The ultimate solution, as noted, was a mix of methods. But Alter Ego did set about a few early tests, including one involving motion capture and object tracking. “We put a bunch of trackers on a bike and put it on a roller to see if we could capture animation sequences,” explains Kirejew. “That didn’t really work very well. Then there was an iPhone app called CameraMan that connects into Maya. We put one phone on the front to capture the rotation and one phone on the back to capture the body and then that would send keyframe data into Maya. In the end we weren’t able to use that animation for the peloton, we ended up building libraries of keyframe animation."

Watch a breakdown.

Live action

Further tests resulted in the mixed approach - some bikes would feature real riders painted out, and bike parts and backgrounds tracked and painted back in, some bikes would be CG, some would be ‘ghost ridden’ through the shots and some were achieved with a crowd solution through Golaem. The basis for all these, of course, was a live action shoot where a ton of real riding and bike footage could be filmed - for final shots and for reference.

The shoot began in Vancouver, captured mostly on the RED EPIC and a MOVI rig, as well as some GoPro shots. “The whole idea was that we needed to get real live animation reference for the animators,” says Kirejew. “So what we decided to do was get two passes for every take. The first was the performance with the riders wearing one-color suits. Then we would try and do a clean take - no motion control, just a live re-creation of the pass knowing full well that if we ended up doing a CG pass we could camera track it, re-create some of the terrain and use that to put the bike in.”

Watch a breakdown.

While on location, Kirejew shot HDRs and stills of every environment and reference stills of the bike used - “literally gigs and gigs of of every single bike - pedals, gears, everything.” Shots were also matched up with a mood piece edit that had been cut by Mark Paiva of Saints Editorial. Interestingly, the production had to learn quickly to re-frame the bikes during shooting. “Naturally you’re shooting with a rider so you frame to capture them,” notes Kirejew. “We’d be shooting a little too high and have to tilt down a bit.”

Building, and re-building, bikes

With the live action plates acquired, Alter Ego then set about creating camera tracks - a step that initially proved quite challenging. “We tried traditional tracks,” notes Kirejew, “but we couldn’t generate the terrain and we didn’t have enough time to re-create and model everything. So one of our compositors said let’s try it in NUKE. We knew the point cloud generator was an easier way - if you get a good enough solve and have enough points - it will help you build the terrain. So that was pretty much our solve for 99 per cent of the shots where we used CG. We’d camera track in NUKE, generate a point cloud as dense as we could and then literally build whatever terrain or topology we needed and then that was exported out - the camera, the undistorted plate and everything we needed - to Maya.”

Watch a breakdown.

The next step was animation for the CG bikes. These had been built in Maya based off of the extensive reference photography, then rendered in V-Ray. Animation-wise, Alter Ego looked to a surprising tool for help. “We used an app that was fairly old called Craft Director,” says Kirejew. “You can put a video game rig into it and you remote control the bike. So it acts like a more organic way of controlling the bike. You have to just match up the rig to the model that you’ve built and then when all that snaps into place, you can literally move by keyboard with arrow keys. It would build into the suspension or animation so that would sometimes be one pass, and then fine-tuning the keyframes to give it more life.”

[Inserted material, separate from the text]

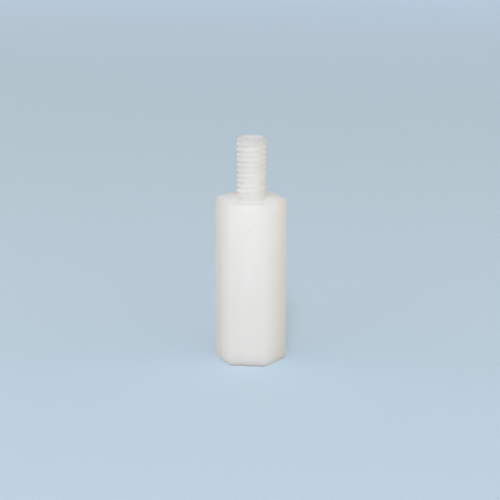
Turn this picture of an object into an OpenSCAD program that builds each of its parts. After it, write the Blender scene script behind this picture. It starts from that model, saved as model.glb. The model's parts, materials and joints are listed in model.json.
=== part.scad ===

Then there were several shots in which a rider on a bike had been photographed in the live action plate. For these, Alter Ego embarked on significant paint and roto. “It was just grunt work for these shots - paint, track, paint, track,” says Kirejew. “We’d re-create the background and track that back. No magic science, just elbow-grease. We also had to remove the shadows of the bikers off the ground, which was a real challenge.”


Background bikes.
Background bikes.
Foreground bikes.
Foreground bikes.
Final shot.
Final shot.
Bike crowds

In addition to hero shots, a few scenes also required cycling pelotons with more than 100 bikes. Researching a crowd solution for those, while also watching a large amount of Tour de France footage, Alter Ego happened to catch a demo from Golaem Crowd in Toronto. The software, more traditionally used for human or animal figures, was not something Alter Ego had necessarily considered for multiple bikes. But, as it turned out, accomplished Golaem user (and fxphd.com professor) Gareth Stevenson had developed a bicycle rig for as yet unreleased film - and Golaem put Gareth in touch with Alter Ego.

Watch a breakdown.

Stevenson’s rig dealt with the specifics of wheel traction and ground contact. “We got in contact with Gareth,” relates Kirejew, “and he helped us out making sure the rig worked. The way we built the textures was very modular - we could dial up more red bikes, green bikes - we just did turntables of the different textures and showed the agency and client to pick. We honed that to a specific set, but in that big peloton shot there’s ten different colors and textures and when you mix and match and change the seat heights and make things look a little more random - then it was just changing the animation cycles it would call up - it ended up working out really well.”

End game

For Kirejew, the benefits of multiple approaches - all based on real reference - were obvious. “Doing it this way meant there were no questions about, is there enough weight on the bike, is the performance being captured? Does it look real? For the CG shots, we had to obviously pay more attention to the tires, the shocks for suspension, but it was all grounded in realism otherwise it would give the gag away.”